I have also tried converting all probabilities to odds using $\Pr(A) = \frac{O(A)}{O(A)\ +\ 1}$, as inspired by this video, and (separately) to information using $\Pr(A) = .5^{I(A)}$, as inspired by this video, at various stages of the computations, but the algebra becomes unwieldy and shows little sign of simplification. To further clarify what I'm searching for, my understanding of belief updating is that odds are supposed to "update" rather cleanly as multiplication (via a Bayes' Factor), information (or perhaps entropy) is supposed to update rather cleanly as addition, and probabilities are supposed to update as something else (possibly less cleanly). My goal is to really internalize applying and switching between these three frameworks in this type of problem in which the incoming data signals (clues) are not, in general, independent, but every other aspect of the problem is made as modeling-friendly as possible. I may even apply this to a simpler version of Mastermind, i.e., with $4$ colors and $3$ slots, if brute-forcing the outcome space for numeric examples would be insightful.

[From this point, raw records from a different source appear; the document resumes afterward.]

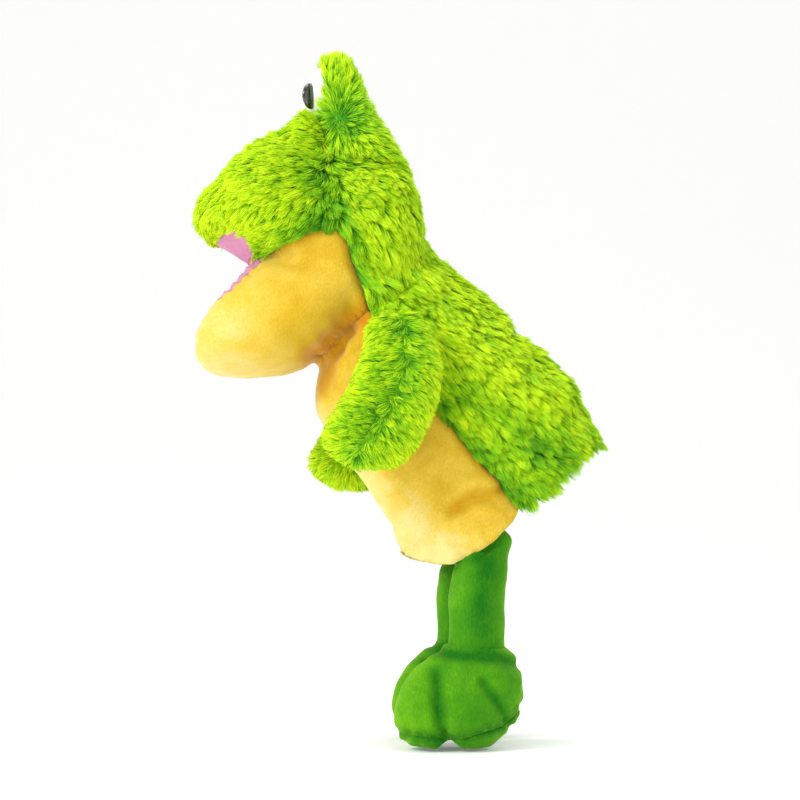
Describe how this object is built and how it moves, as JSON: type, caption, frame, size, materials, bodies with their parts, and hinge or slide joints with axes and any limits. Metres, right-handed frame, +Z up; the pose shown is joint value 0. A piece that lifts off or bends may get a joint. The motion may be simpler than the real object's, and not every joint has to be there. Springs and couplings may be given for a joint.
{
  "type": "frog hand puppet",
  "caption": "Plush frog glove puppet with a long-pile back, plain belly, hinged mouth, raised eyes, flat arms and hanging legs with stuffed feet.",
  "frame": {"origin": "centre of the hand opening at the hem, where the puppeteer's forearm enters", "axes": "+Z up, -Y towards the snout, +X towards the puppet's own left side; X = 0 is the plane of symmetry"},
  "size_m": [0.132, 0.2245, 0.378],
  "materials": {
    "green_fur": "long pile plush, combed",
    "yellow_plush": "short pile plush",
    "green_plush": "short pile plush",
    "pink_lining": "smooth woven lining",
    "grey_lining": "smooth woven lining",
    "felt_board": "stiff felt",
    "stuffing": "polyester fibre filling",
    "white_plastic": "glossy",
    "black_plastic": "high gloss",
    "washer_plastic": "satin"
  },
  "bodies": {
    "body": {"back_cover_left": "green_fur", "back_cover_right": "green_fur", "belly_panel": "yellow_plush", "sleeve_lining": "grey_lining", "leg_strap_left": "green_plush", "leg_strap_right": "green_plush"},
    "head": {"head_cover_left": "green_fur", "head_cover_right": "green_fur", "upper_mouth_lining": "pink_lining", "upper_mouth_board": "felt_board", "finger_pocket": "grey_lining", "head_padding": "stuffing", "throat_panel": "yellow_plush", "nape_cover": "green_fur", "eyeball_left": "white_plastic", "pupil_left": "black_plastic", "eye_washer_left": "washer_plastic", "eye_hood_left": "green_fur", "eye_filling_left": "stuffing", "eyeball_right": "white_plastic", "pupil_right": "black_plastic", "eye_washer_right": "washer_plastic", "eye_hood_right": "green_fur", "eye_filling_right": "stuffing"},
    "jaw": {"jaw_cover": "yellow_plush", "lower_mouth_lining": "pink_lining", "lower_mouth_board": "felt_board", "thumb_pocket": "grey_lining", "chin_padding": "stuffing"},
    "arm_left": {"arm_cover_left": "green_fur", "arm_filling_left": "stuffing"},
    "leg_left": {"leg_cover_left": "green_plush", "leg_filling_left": "stuffing"},
    "foot_left": {"foot_upper_left": "green_plush", "foot_filling_left": "stuffing", "foot_sole_left": "green_plush"},
    "arm_right": {"arm_cover_right": "green_fur", "arm_filling_right": "stuffing"},
    "leg_right": {"leg_cover_right": "green_plush", "leg_filling_right": "stuffing"},
    "foot_right": {"foot_upper_right": "green_plush", "foot_filling_right": "stuffing", "foot_sole_right": "green_plush"}
  },
  "joints": [
    {"name": "neck_nod", "type": "hinge", "parent": "body", "child": "head", "pos_m": [0, -0.072, 0.111], "axis": [1, 0, 0], "range_deg": [-20, 10]},
    {"name": "jaw_open", "type": "hinge", "parent": "head", "child": "jaw", "pos_m": [0, -0.1364, 0.1326], "axis": [1, 0, 0], "range_deg": [-60, 5]},
    {"name": "arm_swing_left", "type": "hinge", "parent": "body", "child": "arm_left", "pos_m": [0.055, -0.056, 0.098], "axis": [1, 0, 0], "range_deg": [-50, 30]},
    {"name": "leg_swing_left", "type": "hinge", "parent": "body", "child": "leg_left", "pos_m": [0.03, -0.016, -0.0305], "axis": [1, 0, 0], "range_deg": [-30, 30]},
    {"name": "ankle_left", "type": "hinge", "parent": "leg_left", "child": "foot_left", "pos_m": [0.03, -0.018, -0.082], "axis": [1, 0, 0], "range_deg": [-15, 15]},
    {"name": "arm_swing_right", "type": "hinge", "parent": "body", "child": "arm_right", "pos_m": [-0.055, -0.056, 0.098], "axis": [1, 0, 0], "range_deg": [-50, 30]},
    {"name": "leg_swing_right", "type": "hinge", "parent": "body", "child": "leg_right", "pos_m": [-0.03, -0.016, -0.0305], "axis": [1, 0, 0], "range_deg": [-30, 30]},
    {"name": "ankle_right", "type": "hinge", "parent": "leg_right", "child": "foot_right", "pos_m": [-0.03, -0.018, -0.082], "axis": [1, 0, 0], "range_deg": [-15, 15]}
  ]
}
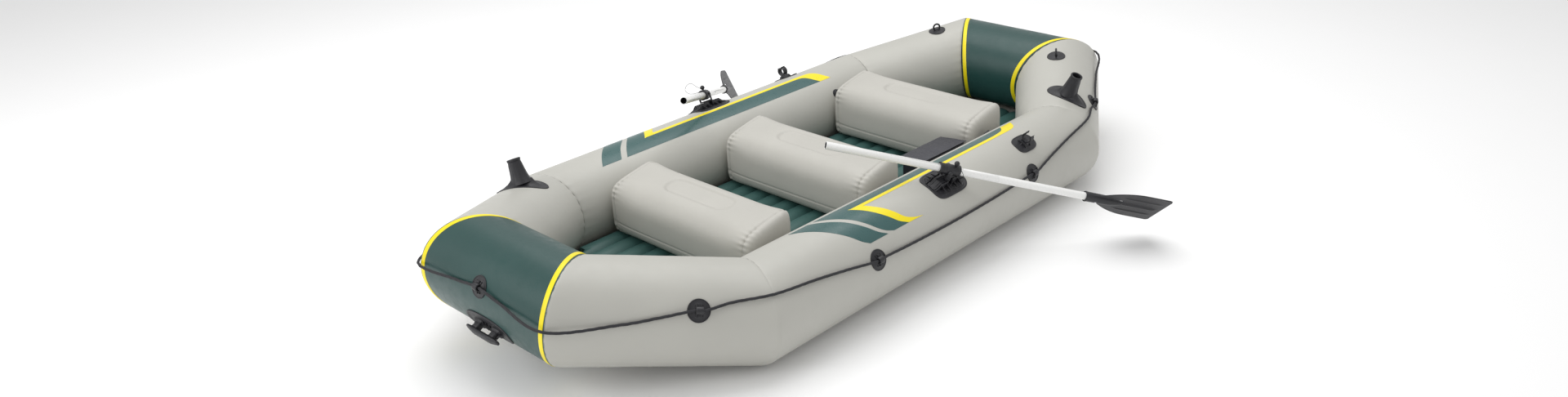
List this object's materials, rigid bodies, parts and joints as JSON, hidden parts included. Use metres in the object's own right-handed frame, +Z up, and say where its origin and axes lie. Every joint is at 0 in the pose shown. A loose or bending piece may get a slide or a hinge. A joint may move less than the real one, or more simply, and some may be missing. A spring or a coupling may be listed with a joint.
{
  "type": "inflatable boat",
  "caption": "Inflatable rowing boat with an octagonal tube hull, air floor, bench seats, grab line, swivelling oarlocks and oars.",
  "frame": {"origin": "middle of the underside of the bottom sheet, on the surface that the boat lies on", "axes": "+Z up, +Y towards the stern, +X to port"},
  "size_m": [2.4551, 3.2281, 0.5442],
  "materials": {
    "grey_vinyl": "semi-matt embossed vinyl",
    "green_vinyl": "semi-matt embossed vinyl",
    "floor_vinyl": "semi-matt embossed vinyl",
    "black_vinyl": "satin vinyl",
    "black_plastic": "satin moulded plastic",
    "white_tube": "satin white coating",
    "steel": "plain",
    "black_cord": "twisted cord",
    "clear_vinyl": "translucent vinyl"
  },
  "bodies": {
    "boat": {"air_floor": "floor_vinyl", "bottom_sheet": "grey_vinyl", "bow_quarter_port": "grey_vinyl", "bow_quarter_starboard": "grey_vinyl", "bow_tube": "green_vinyl", "bulkhead_bow": "grey_vinyl", "bulkhead_stern": "grey_vinyl", "floor_valve": "clear_vinyl", "grab_line": "black_cord", "hull_valve_port": "black_plastic", "hull_valve_starboard": "black_plastic", "oar_clip_port": "black_plastic", "oar_clip_starboard": "black_plastic", "oarlock_base_port": "black_plastic", "oarlock_base_starboard": "black_plastic", "pouch_body": "black_vinyl", "rod_holder_bow": "black_plastic", "rod_holder_stern": "black_plastic", "rope_guide_bow_centre": "black_plastic", "rope_guide_bow_quarter_port": "black_plastic", "rope_guide_bow_quarter_starboard": "black_plastic", "rope_guide_side_front_port": "black_plastic", "rope_guide_side_front_starboard": "black_plastic", "rope_guide_side_rear_port": "black_plastic", "rope_guide_side_rear_starboard": "black_plastic", "rope_guide_stern_centre": "black_plastic", "rope_guide_stern_quarter_port": "black_plastic", "rope_guide_stern_quarter_starboard": "black_plastic", "seat_front": "grey_vinyl", "seat_middle": "grey_vinyl", "seat_rear": "grey_vinyl", "side_tube_port": "grey_vinyl", "side_tube_starboard": "grey_vinyl", "stern_quarter_port": "grey_vinyl", "stern_quarter_starboard": "grey_vinyl", "stern_tube": "green_vinyl", "tie_down_ring_port": "black_plastic", "tie_down_ring_starboard": "black_plastic", "tow_handle": "black_plastic"},
    "yoke_port": {"oarlock_yoke_port": "black_plastic"},
    "oar_port": {"oar_collar_port": "black_plastic", "handle_shaft_port": "white_tube", "blade_shaft_port": "white_tube", "oar_blade_port": "black_plastic", "blade_rivet_port": "steel", "pin_tether_port": "steel"},
    "lock_pin_port": {"lock_pin_port": "black_plastic"},
    "snap_button_port": {"snap_button_port": "steel"},
    "valve_cap_port": {"hull_valve_cap_port": "black_plastic"},
    "yoke_starboard": {"oarlock_yoke_starboard": "black_plastic"},
    "oar_starboard": {"oar_collar_starboard": "black_plastic", "handle_shaft_starboard": "white_tube", "blade_shaft_starboard": "white_tube", "oar_blade_starboard": "black_plastic", "blade_rivet_starboard": "steel", "pin_tether_starboard": "steel"},
    "lock_pin_starboard": {"lock_pin_starboard": "black_plastic"},
    "snap_button_starboard": {"snap_button_starboard": "steel"},
    "valve_cap_starboard": {"hull_valve_cap_starboard": "black_plastic"},
    "pouch_lid": {"pouch_lid": "black_vinyl"}
  },
  "joints": [
    {"name": "oar_swing_port", "type": "hinge", "parent": "boat", "child": "yoke_port", "pos_m": [0.63559, 0.005, 0.33808], "axis": [0.4067, 0, 0.9135], "range_deg": [-89, 11]},
    {"name": "oar_dip_port", "type": "hinge", "parent": "yoke_port", "child": "oar_port", "pos_m": [0.65836, 0.005, 0.38924], "axis": [0.6901, -0.6553, -0.3072], "range_deg": [-12, 12]},
    {"name": "lock_pin_pull_port", "type": "slide", "parent": "oar_port", "child": "lock_pin_port", "axis": [0.4247, 0.0228, 0.9051], "range_m": [0, 0.02]},
    {"name": "snap_button_press_port", "type": "slide", "parent": "oar_port", "child": "snap_button_port", "axis": [0.6901, -0.6553, -0.3072], "range_m": [0, 0.004], "stiffness_N_per_m": 400, "springref_m": -0.003},
    {"name": "valve_cap_turn_port", "type": "hinge", "parent": "boat", "child": "valve_cap_port", "pos_m": [0.41809, 0.61, 0.27572], "axis": [-0.829, 0, 0.5592], "range_deg": [0, 360]},
    {"name": "oar_swing_starboard", "type": "hinge", "parent": "boat", "child": "yoke_starboard", "pos_m": [-0.63559, 0.005, 0.33808], "axis": [0.4067, 0, -0.9135], "range_deg": [-89, 11]},
    {"name": "oar_dip_starboard", "type": "hinge", "parent": "yoke_starboard", "child": "oar_starboard", "pos_m": [-0.65836, 0.005, 0.38924], "axis": [0.6901, 0.6553, 0.3072], "range_deg": [-12, 12]},
    {"name": "lock_pin_pull_starboard", "type": "slide", "parent": "oar_starboard", "child": "lock_pin_starboard", "axis": [-0.4247, 0.0228, 0.9051], "range_m": [0, 0.02]},
    {"name": "snap_button_press_starboard", "type": "slide", "parent": "oar_starboard", "child": "snap_button_starboard", "axis": [-0.6901, -0.6553, -0.3072], "range_m": [0, 0.004], "stiffness_N_per_m": 400, "springref_m": -0.003},
    {"name": "valve_cap_turn_starboard", "type": "hinge", "parent": "boat", "child": "valve_cap_starboard", "pos_m": [-0.41809, 0.61, 0.27572], "axis": [0.829, 0, 0.5592], "range_deg": [0, 360]},
    {"name": "pouch_lid_lift", "type": "hinge", "parent": "boat", "child": "pouch_lid", "pos_m": [0.385, 0.36, 0.277], "axis": [0, 1, 0], "range_deg": [0, 75]}
  ]
}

For some known constant goal (maximum number of allowed guesses), I wonder if it is possible to establish a recurrence relation to express the probability of winning after the $n$-th guess as a function of the probability of winning after the $n\ -\ 1$-th guess. Similarly for the odds and for the information (or entropy) at each guess (in fact, I would expect to be able to transform the three recurrence relations into each other). While this is not my primary aim, I am also suspicious that some relation between $W_1$, $W_2$, $W_3$, etc., may emerge when the goal is viewed instead as a variable.

How should I manipulate the expressions I'm working with to make these connections clear?